SUPPLIED RECORDS:
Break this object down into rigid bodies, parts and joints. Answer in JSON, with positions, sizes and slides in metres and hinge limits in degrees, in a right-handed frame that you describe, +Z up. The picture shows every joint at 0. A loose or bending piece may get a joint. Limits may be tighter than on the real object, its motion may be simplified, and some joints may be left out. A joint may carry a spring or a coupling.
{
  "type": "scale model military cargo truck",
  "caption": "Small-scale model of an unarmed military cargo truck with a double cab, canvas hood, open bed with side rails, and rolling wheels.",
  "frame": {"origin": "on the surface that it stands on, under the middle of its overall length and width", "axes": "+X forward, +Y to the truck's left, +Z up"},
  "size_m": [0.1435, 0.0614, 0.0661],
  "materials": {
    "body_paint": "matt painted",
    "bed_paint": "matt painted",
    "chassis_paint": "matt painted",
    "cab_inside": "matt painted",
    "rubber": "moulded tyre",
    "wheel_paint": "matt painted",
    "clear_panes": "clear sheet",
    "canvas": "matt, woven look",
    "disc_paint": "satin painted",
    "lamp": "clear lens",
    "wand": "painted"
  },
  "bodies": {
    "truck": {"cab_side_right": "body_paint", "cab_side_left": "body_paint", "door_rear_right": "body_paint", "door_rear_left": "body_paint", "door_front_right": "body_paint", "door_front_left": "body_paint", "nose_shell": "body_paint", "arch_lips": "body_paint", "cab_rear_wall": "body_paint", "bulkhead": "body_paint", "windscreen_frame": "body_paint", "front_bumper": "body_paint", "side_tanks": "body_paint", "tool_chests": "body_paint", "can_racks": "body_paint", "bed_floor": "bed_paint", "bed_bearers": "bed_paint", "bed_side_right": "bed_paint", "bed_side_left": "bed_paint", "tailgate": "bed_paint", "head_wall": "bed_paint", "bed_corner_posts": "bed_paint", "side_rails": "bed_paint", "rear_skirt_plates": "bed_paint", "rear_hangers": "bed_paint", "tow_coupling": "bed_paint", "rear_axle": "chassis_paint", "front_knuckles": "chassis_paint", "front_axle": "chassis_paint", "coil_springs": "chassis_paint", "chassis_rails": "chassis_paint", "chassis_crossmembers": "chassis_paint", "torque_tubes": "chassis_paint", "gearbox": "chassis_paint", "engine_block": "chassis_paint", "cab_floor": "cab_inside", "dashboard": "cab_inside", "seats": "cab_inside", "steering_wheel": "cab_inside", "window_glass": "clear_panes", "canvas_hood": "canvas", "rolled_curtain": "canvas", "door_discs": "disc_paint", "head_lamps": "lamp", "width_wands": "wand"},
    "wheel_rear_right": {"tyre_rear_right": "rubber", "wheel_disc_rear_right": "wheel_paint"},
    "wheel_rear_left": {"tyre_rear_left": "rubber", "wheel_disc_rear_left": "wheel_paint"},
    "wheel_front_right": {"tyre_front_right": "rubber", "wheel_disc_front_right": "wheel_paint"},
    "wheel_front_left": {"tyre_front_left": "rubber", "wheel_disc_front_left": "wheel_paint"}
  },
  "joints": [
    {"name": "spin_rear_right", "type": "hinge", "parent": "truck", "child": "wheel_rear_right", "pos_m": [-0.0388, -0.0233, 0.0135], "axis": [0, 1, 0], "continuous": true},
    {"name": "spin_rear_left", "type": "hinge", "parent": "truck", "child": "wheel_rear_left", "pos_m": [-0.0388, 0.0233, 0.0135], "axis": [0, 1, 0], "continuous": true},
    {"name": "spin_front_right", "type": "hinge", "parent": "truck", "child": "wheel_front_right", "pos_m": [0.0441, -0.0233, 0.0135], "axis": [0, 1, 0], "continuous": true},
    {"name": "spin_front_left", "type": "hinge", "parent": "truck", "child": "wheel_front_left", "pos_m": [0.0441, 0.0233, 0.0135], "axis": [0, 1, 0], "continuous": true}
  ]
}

--

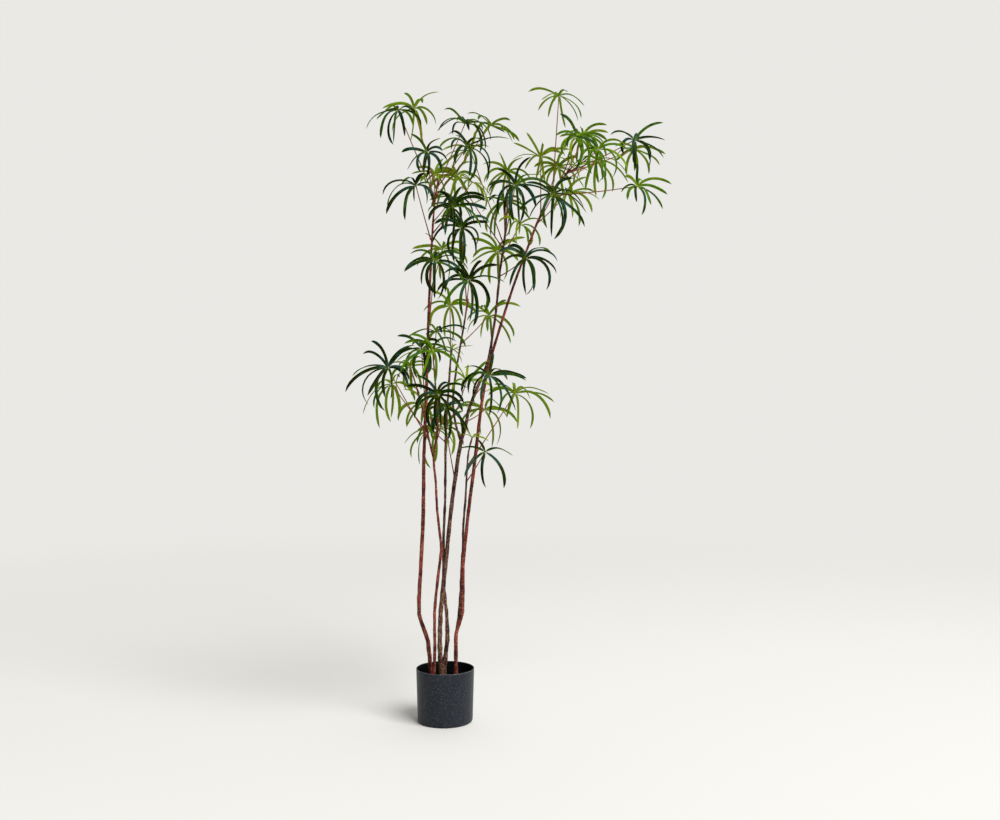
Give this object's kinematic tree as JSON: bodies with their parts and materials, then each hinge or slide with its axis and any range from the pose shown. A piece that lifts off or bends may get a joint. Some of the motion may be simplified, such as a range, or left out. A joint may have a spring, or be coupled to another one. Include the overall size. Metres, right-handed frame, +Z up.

WHAT THE EXERCISE ASKS: Check each line of the records above for "piece", and copy those that have it.

RESULT FOR THIS TASK:
Break this object down into rigid bodies, parts and joints. Answer in JSON, with positions, sizes and slides in metres and hinge limits in degrees, in a right-handed frame that you describe, +Z up. The picture shows every joint at 0. A loose or bending piece may get a joint. Limits may be tighter than on the real object, its motion may be simplified, and some joints may be left out. A joint may carry a spring or a coupling.
Give this object's kinematic tree as JSON: bodies with their parts and materials, then each hinge or slide with its axis and any range from the pose shown. A piece that lifts off or bends may get a joint. Some of the motion may be simplified, such as a range, or left out. A joint may have a spring, or be coupled to another one. Include the overall size. Metres, right-handed frame, +Z up.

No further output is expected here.